Single by Thornley

from the album Come Again
- Released: March 16, 2004
- Length: 3:21
- Label: Roadrunner
- Songwriters: Gavin Brown, Thornley, Vallance
- Producer: Gavin Brown

Thornley singles chronology
|  | "So Far So Good" (2004) | "Come Again" (2004) |

Music video
- "So Far So Good" on YouTube

= So Far So Good (song) =

"So Far So Good" is a song by Canadian rock band Thornley. It was released on March 16, 2004, as the lead single from the band's debut studio album, Come Again. It is the first single released by Ian Thornley after the break-up of his previous band, Big Wreck. The song was featured on the soundtrack to the 2004 comedy film, Going the Distance. The opening riff has been used in commercials for Canadian radio station CFNY-FM.

==Radio performance==
"So Far So Good" was a hit in both the United States and Canada, peaking at number three on the Canadian Rock airplay chart.
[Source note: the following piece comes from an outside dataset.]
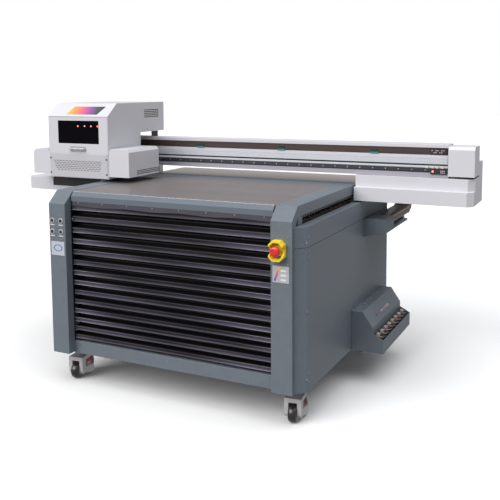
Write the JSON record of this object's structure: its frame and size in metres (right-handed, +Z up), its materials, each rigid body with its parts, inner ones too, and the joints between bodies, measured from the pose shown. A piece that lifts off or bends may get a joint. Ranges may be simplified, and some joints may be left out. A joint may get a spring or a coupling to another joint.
{
  "type": "flatbed uv printer",
  "caption": "Flatbed UV printer: grey cabinet with a rising bed behind pleated bellows, and a travelling gantry whose white carriage crosses over the bed.",
  "frame": {"origin": "on the floor, at the middle of the machine's bounding box", "axes": "+Z up, +X along the gantry beam to the operator's right, +Y from the front bellows to the rear deck"},
  "size_m": [2.239, 1.3424, 1.253],
  "materials": {
    "beam_aluminium": "anodised extrusion",
    "bed_aluminium": "hard anodised, matt",
    "bellows_cloth": "coated pleated cloth",
    "belt_rubber": "matt",
    "black_plastic": "satin",
    "black_steel": "satin black",
    "bottle_plastic": "moulded",
    "caster_alloy": "die cast",
    "chain_plastic": "matt",
    "dial_red": "moulded",
    "frame_steel": "satin",
    "guide_steel": "ground",
    "head_metal": "machined",
    "plate_aluminium": "brushed",
    "red_plastic": "gloss",
    "slate_paint": "fine texture powder coat",
    "wheel_nylon": "nylon",
    "white_paint": "smooth satin",
    "window_acrylic": "smoked acrylic",
    "yellow_plastic": "gloss",
    "zinc_screw": "zinc plated"
  },
  "bodies": {
    "base": {"base_frame": "frame_steel", "column_covers": "slate_paint", "top_rails": "slate_paint", "rear_top_rail": "slate_paint", "rear_deck": "slate_paint", "cabinet_covers": "slate_paint", "cover_screws": "zinc_screw", "y_linear_guides": "guide_steel", "y_motor": "black_steel", "chain_tray": "slate_paint", "y_drag_chain": "chain_plastic", "ink_station": "slate_paint", "ink_bottles": "bottle_plastic", "control_box": "frame_steel", "power_inlet": "black_plastic", "lift_tubes": "frame_steel", "front_bellows": "bellows_cloth", "estop_shroud": "yellow_plastic", "front_plates": "plate_aluminium"},
    "y_screw": {"y_drive_screw": "guide_steel"},
    "table": {"bed_plate": "bed_aluminium", "table_frame": "frame_steel", "table_front_rail": "slate_paint", "lift_rods": "guide_steel"},
    "gantry": {"gantry_arms": "frame_steel", "beam_extrusion": "beam_aluminium", "x_linear_guide": "guide_steel", "beam_top_cover": "white_paint", "right_housing": "white_paint", "left_housing": "white_paint", "right_end_cap": "white_paint", "capping_station": "black_plastic", "x_belt": "belt_rubber", "x_motor": "black_steel", "x_drag_chain": "chain_plastic"},
    "drive_pulley": {"x_drive_pulley": "guide_steel"},
    "idler_pulley": {"x_idler_pulley": "guide_steel"},
    "carriage": {"carriage_shell": "white_paint", "lamp_boxes": "white_paint", "print_heads": "head_metal", "x_slider_block": "plate_aluminium"},
    "door": {"carriage_door": "white_paint", "door_window": "window_acrylic"},
    "estop": {"estop_button": "red_plastic"},
    "button_1": {"push_button_1": "black_plastic"},
    "button_2": {"push_button_2": "black_plastic"},
    "button_3": {"push_button_3": "black_plastic"},
    "button_4": {"push_button_4": "black_plastic"},
    "fork_front_left": {"caster_front_left_fork": "caster_alloy"},
    "wheel_front_left": {"caster_front_left_wheel": "wheel_nylon"},
    "foot_front_left": {"caster_front_left_foot": "dial_red"},
    "fork_front_right": {"caster_front_right_fork": "caster_alloy"},
    "wheel_front_right": {"caster_front_right_wheel": "wheel_nylon"},
    "foot_front_right": {"caster_front_right_foot": "dial_red"},
    "fork_rear_left": {"caster_rear_left_fork": "caster_alloy"},
    "wheel_rear_left": {"caster_rear_left_wheel": "wheel_nylon"},
    "foot_rear_left": {"caster_rear_left_foot": "dial_red"},
    "fork_rear_right": {"caster_rear_right_fork": "caster_alloy"},
    "wheel_rear_right": {"caster_rear_right_wheel": "wheel_nylon"},
    "foot_rear_right": {"caster_rear_right_foot": "dial_red"}
  },
  "joints": [
    {"name": "table_lift", "type": "slide", "parent": "base", "child": "table", "axis": [0, 0, 1], "range_m": [-0.25, 0], "deforming": ["front_bellows"]},
    {"name": "gantry_travel", "type": "slide", "parent": "base", "child": "gantry", "axis": [0, 1, 0], "range_m": [-0.6, 0], "deforming": ["y_drag_chain"]},
    {"name": "y_screw_turn", "type": "hinge", "parent": "base", "child": "y_screw", "pos_m": [0.505, -0.12525, 0.798], "axis": [0, 1, 0], "range_deg": [-8640, 0]},
    {"name": "carriage_travel", "type": "slide", "parent": "gantry", "child": "carriage", "axis": [1, 0, 0], "range_m": [0, 1.4], "deforming": ["x_drag_chain"]},
    {"name": "drive_pulley_turn", "type": "hinge", "parent": "gantry", "child": "drive_pulley", "pos_m": [1.06, 0.14575, 1.038], "axis": [0, 0, 1], "range_deg": [0, 7300]},
    {"name": "idler_pulley_turn", "type": "hinge", "parent": "gantry", "child": "idler_pulley", "pos_m": [-1.03, 0.14575, 1.038], "axis": [0, 0, 1], "range_deg": [0, 7300]},
    {"name": "door_hinge", "type": "hinge", "parent": "carriage", "child": "door", "pos_m": [-0.6995, -0.27025, 1.1895], "axis": [-1, 0, 0], "range_deg": [0, 95]},
    {"name": "estop_press", "type": "slide", "parent": "base", "child": "estop", "axis": [0, 1, 0], "range_m": [0, 0.004]},
    {"name": "button_1_press", "type": "slide", "parent": "base", "child": "button_1", "axis": [0, 1, 0], "range_m": [0, 0.003], "stiffness_N_per_m": 300},
    {"name": "button_2_press", "type": "slide", "parent": "base", "child": "button_2", "axis": [0, 1, 0], "range_m": [0, 0.003], "stiffness_N_per_m": 300},
    {"name": "button_3_press", "type": "slide", "parent": "base", "child": "button_3", "axis": [0, 1, 0], "range_m": [0, 0.003], "stiffness_N_per_m": 300},
    {"name": "button_4_press", "type": "slide", "parent": "base", "child": "button_4", "axis": [0, 1, 0], "range_m": [0, 0.003], "stiffness_N_per_m": 300},
    {"name": "swivel_front_left", "type": "hinge", "parent": "base", "child": "fork_front_left", "pos_m": [-0.539, -0.46525, 0.148], "axis": [0, 0, 1], "continuous": true},
    {"name": "wheel_turn_front_left", "type": "hinge", "parent": "fork_front_left", "child": "wheel_front_left", "pos_m": [-0.53009, -0.52863, 0.0375], "axis": [0.9903, 0.1392, 0], "continuous": true},
    {"name": "foot_level_front_left", "type": "slide", "parent": "fork_front_left", "child": "foot_front_left", "axis": [0, 0, 1], "range_m": [-0.008, 0]},
    {"name": "swivel_front_right", "type": "hinge", "parent": "base", "child": "fork_front_right", "pos_m": [0.539, -0.46525, 0.148], "axis": [0, 0, 1], "continuous": true},
    {"name": "wheel_turn_front_right", "type": "hinge", "parent": "fork_front_right", "child": "wheel_front_right", "pos_m": [0.54791, -0.52863, 0.0375], "axis": [0.9903, 0.1392, 0], "continuous": true},
    {"name": "foot_level_front_right", "type": "slide", "parent": "fork_front_right", "child": "foot_front_right", "axis": [0, 0, 1], "range_m": [-0.008, 0]},
    {"name": "swivel_rear_left", "type": "hinge", "parent": "base", "child": "fork_rear_left", "pos_m": [-0.539, 0.39875, 0.148], "axis": [0, 0, 1], "continuous": true},
    {"name": "wheel_turn_rear_left", "type": "hinge", "parent": "fork_rear_left", "child": "wheel_rear_left", "pos_m": [-0.53009, 0.33537, 0.0375], "axis": [0.9903, 0.1392, 0], "continuous": true},
    {"name": "foot_level_rear_left", "type": "slide", "parent": "fork_rear_left", "child": "foot_rear_left", "axis": [0, 0, 1], "range_m": [-0.008, 0]},
    {"name": "swivel_rear_right", "type": "hinge", "parent": "base", "child": "fork_rear_right", "pos_m": [0.539, 0.39875, 0.148], "axis": [0, 0, 1], "continuous": true},
    {"name": "wheel_turn_rear_right", "type": "hinge", "parent": "fork_rear_right", "child": "wheel_rear_right", "pos_m": [0.54791, 0.33537, 0.0375], "axis": [0.9903, 0.1392, 0], "continuous": true},
    {"name": "foot_level_rear_right", "type": "slide", "parent": "fork_rear_right", "child": "foot_rear_right", "axis": [0, 0, 1], "range_m": [-0.008, 0]}
  ],
  "couplings": [
    {"joint": "y_screw_turn", "follows": "gantry_travel", "rad_per_m": 251.33},
    {"joint": "drive_pulley_turn", "follows": "carriage_travel", "rad_per_m": 90.909},
    {"joint": "idler_pulley_turn", "follows": "carriage_travel", "rad_per_m": 90.909}
  ]
}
The song was the eighth most played song on Canadian rock radio stations in 2004.

==Charts==

| Chart (2004) | Peak position |
|---|---|
| Canada (Nielsen BDS) | 26 |
| Canada Rock Top 30 (Radio & Records) | 3 |
| U.S. Billboard Mainstream Rock Tracks | 15 |
| U.S. Billboard Modern Rock Tracks | 27 |

==Certifications==

| Region | Certification | Certified units/sales |
| Canada (Music Canada) | Gold | 40,000^{‡} |
^{‡} Sales+streaming figures based on certification alone.